I first thought seriously about the use of animals as products after reading Kurt Vonneguts 'Slaughterhouse 5'. Despite the title, there were only two references to the use of animals but they hit me hard:

'...Almost all the hooved animals in Germany had been killed and eaten and excreted by human beings, mostly soldiers. So it goes.' 

and: 

'...the axle of the wheelbarrow had been greased with the fat of dead animals. So it goes.'

So I gradually came to be a vegan. Yes, I understand that the natural world is a violent, hostile and pitiless environment. Nothing exists for it's own benefit or pleasure. Only for the benefit of its as yet 'unborn' third party. 

It is the industrialized use of animals that is both appalling and unsustainable. The average westerner on the street is not locked in a never-ending struggle for food, where succeeding or failing to make a 'kill' means life or death. The consumption of meat for most westerners involves a casual stroll along the appropriate aisle and selecting neatly packaged 'product'- literally a product. Not a dead animal. A chop. A steak. A sausage. 

I know many meat eaters. I know not a single one who would personally end the life of an animal. My view is 'Can't kill it? Then don't eat it.' 

I have carnivorous friends who have a nervous break down if my two cats catch a bird or rodent. They cannot bear to see the animal suffer 'pointlessly'. Later that evening they will tuck in to a good sized rib cut steak and see no connection whatsoever. 

I have a neighbour who keeps chickens. I see them daily free roaming across the fields near my home. Or foraging and scratching by the roadside. I have no issue at all with them being eventually killed and consumed by my neighbors family. 

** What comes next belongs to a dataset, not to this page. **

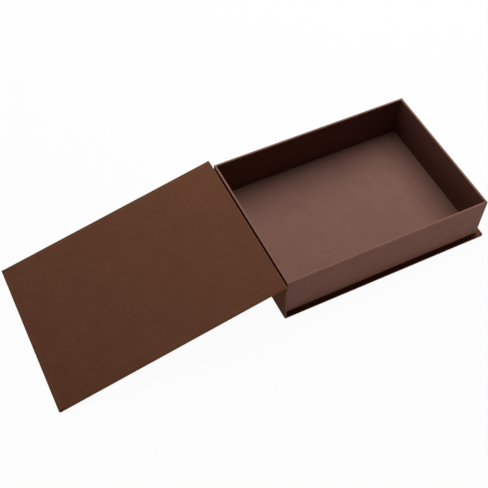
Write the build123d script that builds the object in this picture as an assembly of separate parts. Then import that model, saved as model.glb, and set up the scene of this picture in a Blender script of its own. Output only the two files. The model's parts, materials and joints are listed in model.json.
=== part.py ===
from build123d import *
import os
from math import asin, cos, degrees, radians, sin

# Book-style rigid gift box, open. A tray of grey board wrapped in paper is glued on
# a case of three boards: base, spine and lid. The lid folds at the top of the spine.
# Millimetres. +X runs from the hinge end to the free end, +Y from front to back, +Z up.
# The origin lies on the table, under the middle of the tray.

# ---- driving dimensions ----------------------------------------------------------

# tray
tray_length = 220.0          # outside, hinge end to free end
tray_width = 155.5           # outside, front to back
tray_height = 49.4           # outside, foot to rim
tray_board = 1.8             # grey board of the four walls
tray_floor_board = 1.5       # grey board of the tray's floor
tray_paper = 0.15            # wrapping paper of the tray
tray_turn_under = 12.0       # wrap glued under the tray
tape_thickness = 0.10        # gummed tape that holds each corner of the walls
tape_leg = 14.0              # tape on each side of a corner
floor_liner_paper = 0.15     # loose-edged sheet glued on the tray's floor
floor_liner_clearance = 0.25  # sheet to wrapped wall, all round

# case
case_board = 1.5             # grey board of base, spine and lid
cover_paper = 0.15           # covering paper of the case
cover_turn_in = 15.0         # covering paper folded over onto the inner side
base_overhang = 5.3          # base beyond the tray at front, back and free end
base_corner_radius = 2.4     # wrapped corners of the base
lid_setback = 0.6            # lid inside the base's outline, closed
lid_corner_radius = 1.2      # wrapped corners of the lid
lid_liner_paper = 0.15       # lining sheet on the lid's inner side
lid_liner_margin = 3.0       # lining sheet to the lid's edge
lid_rest_gap = 0.10          # closed lid to rim

# spine and folds
foot_fold_radius = 2.0       # outside of the fold between base and spine
foot_fold_offset = 0.45      # start of that fold, outside the tray's end wall
spine_lean_deg = 2.7         # the spine leans away from the tray
spine_board_lift = 0.25      # foot of the spine board above the end of the fold
spine_drop = 0.6             # top of the spine board below the rim
hinge_offset = 3.0           # lid fold outside the tray's end wall
hinge_gap = 1.5              # lid fold to the hinge edge of the lid board
lining_joint = 4.5           # lid fold to where the hinge lining meets the lid's lining
hinge_lead = 0.4             # paper that still follows the spine above its board
hinge_bend_radius = 0.30     # paper where it leaves the spine and at the lid fold
hinge_paper_gap = 0.10       # between covering paper and lining at the lid fold
lining_bend_radius = 1.0     # lining where it rolls over onto the lid, middle of the paper
lining_shoulder = 0.3        # that roll, measured along the lid from the fold line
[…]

So, I'm a vegan. Yet I am not violently opposed to the idea that humans eat animals. For me, the the monstrous scale of the industry required to feed the humans of this world rules out any hope of an industry that could ever be truly 'humane'.

Dog <3

Saturday 29 September 2012

All the tiger taken out.

Listen:

"All the tiger taken out" first appears in Only The Cows Go Moo when the protagonist, Chris, is disturbed by the behaviour of a cow in a cow shed and calls to mind a tiger he had once seen in a zoo.

The phrase recurs throughout the story, to illustrate a devastating loss of self.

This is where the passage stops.